Был ли собственник земли потомком старинного феодального рода или только что приобрел ее, связь между землей и хозяином слабела; замок еще был резиденцией, иногда временной, но уже не центром сельского управления. По сравнению с предшественником сеньор видел меньше преимуществ в сохранении ради собственной эксплуатации той «господской запашки», которая прежде была сердцем сеньории и обеспечивала ее связность.
И он раздавал в надел оставшиеся земли. Он возобновлял процесс, начатый с появлением первых цензив франкской эпохи, процесс, прерванный на несколько веков в результате того, что в технике и в экономике установилось некое равновесие.
Выгоду от этих новых наделов получал отнюдь не средний крестьянин, уже переживавший трудности со своим держанием. Он бы не вдруг взялся обрабатывать участки, значительно превышающие его старую цензиву. Получателем новых наделов, «фермером» (fermier) или «арендатором» (metayer) бывшей господской запашки был первый парень на деревне, тот, кто больше всех приобрел в прежние времена, владелец лучшего инвентаря и самых крепких упряжек. Он мог вложить в дело достаточно денег, чтобы ввести новые арендованные земли в эксплуатацию. Богатый крестьянин укреплял свое положение. Тем хуже было для других.

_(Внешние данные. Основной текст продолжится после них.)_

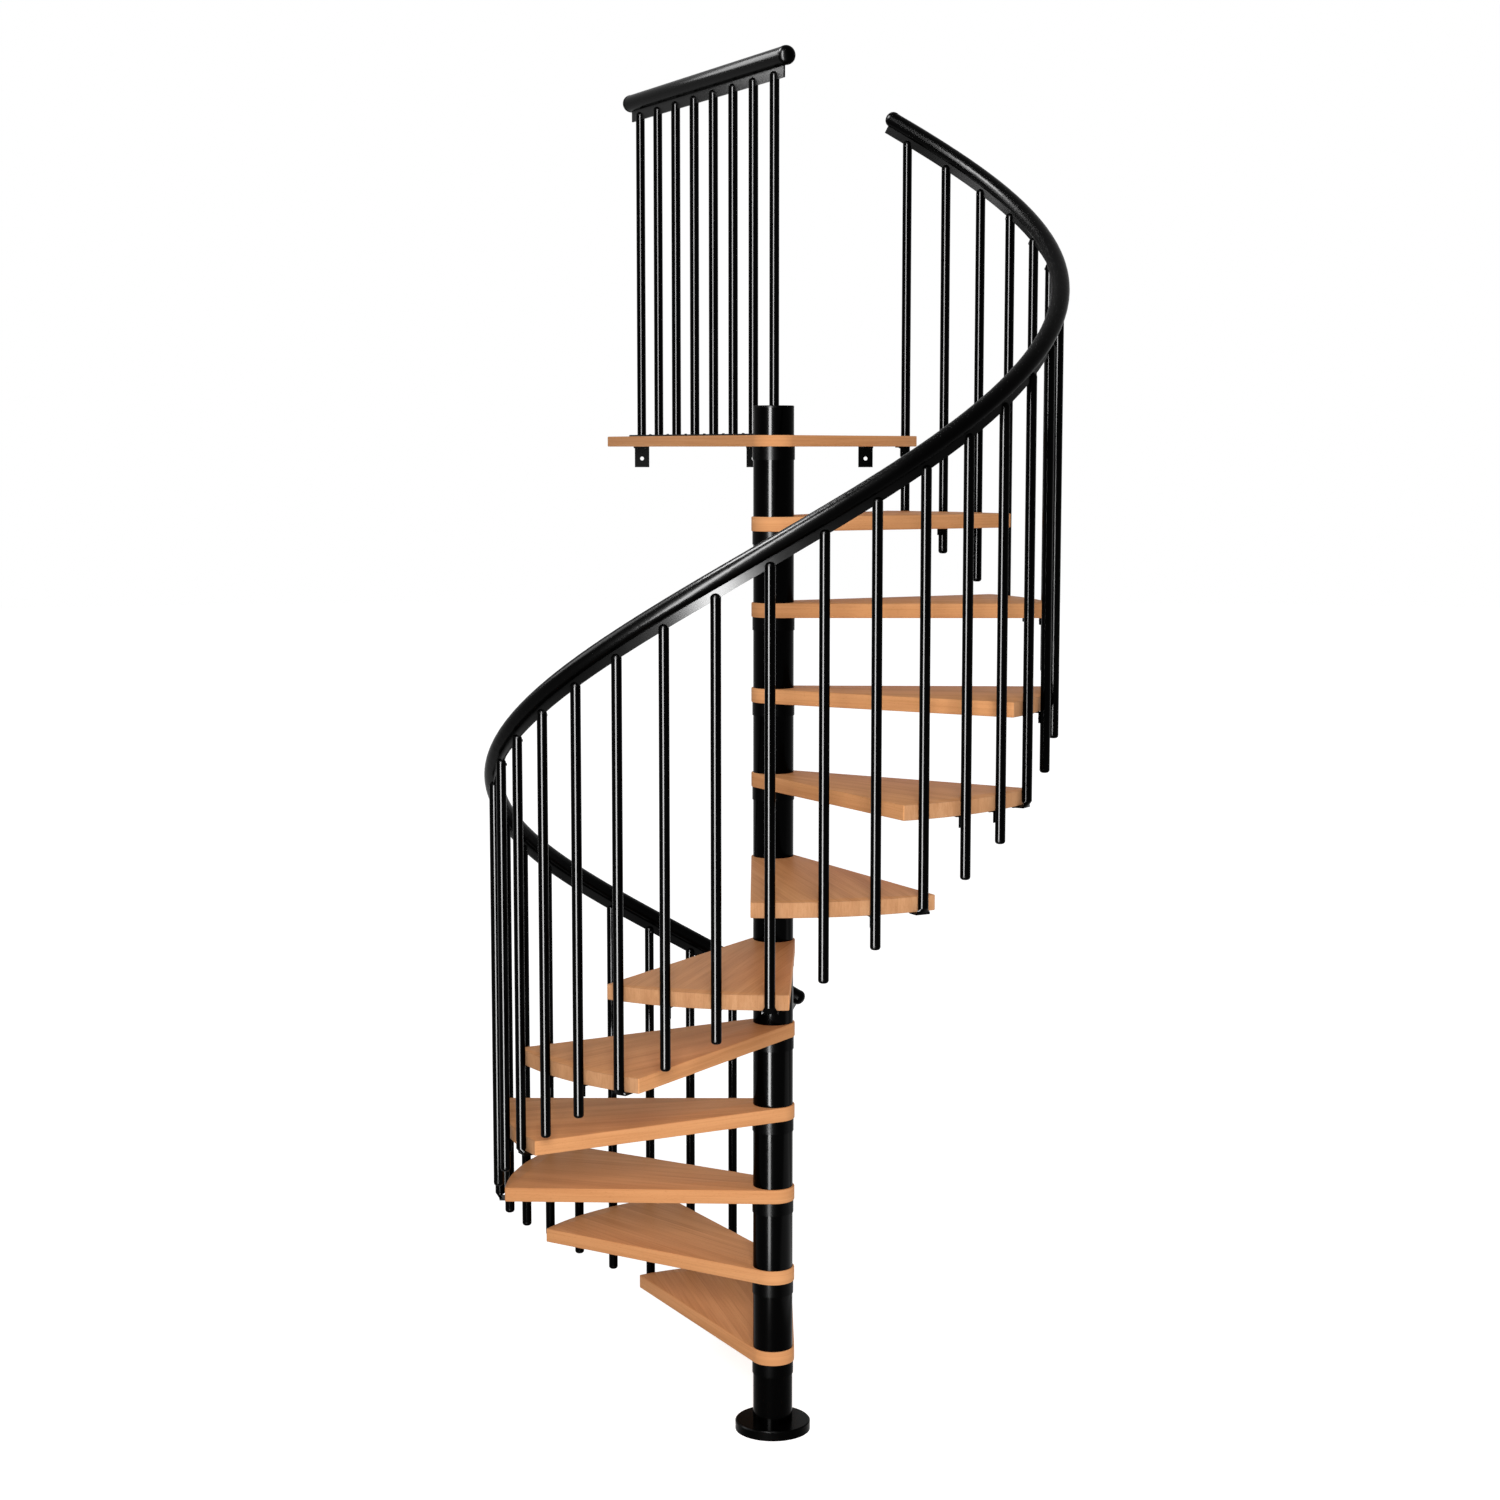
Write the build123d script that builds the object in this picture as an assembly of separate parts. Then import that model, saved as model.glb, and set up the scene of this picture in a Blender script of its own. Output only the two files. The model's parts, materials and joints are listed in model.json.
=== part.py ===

В той Франции, над горизонтом которой сгущались тяжелые тучи, непрестанно углублялась пропасть между разными социальными слоями. Пропасть между процветающим бюргером, сменявшим оловянную посуду на серебряную, и работником текстильной мастерской или подручным строителя. Их объединяло только то, что они живут в городе. Пропасть между зажиточным земледельцем, собственником своих плугов и амбаров, и поденщиком, подрабатывающим на чужой земле, чтобы дополнить скудный доход со своей. Все эти люди различались умением адаптироваться, уверенностью в завтрашнем дне, способностью к развитию.
В начинающемся кризисе кое-кто увидит средство удержаться на плаву. Некоторые в этом преуспеют. Другие пойдут ко дну. Никто не знал, что война окажется Столетней, а недоедание дождливых лет будет способствовать чуме. Но все чувствовали, что легкие времена прошли.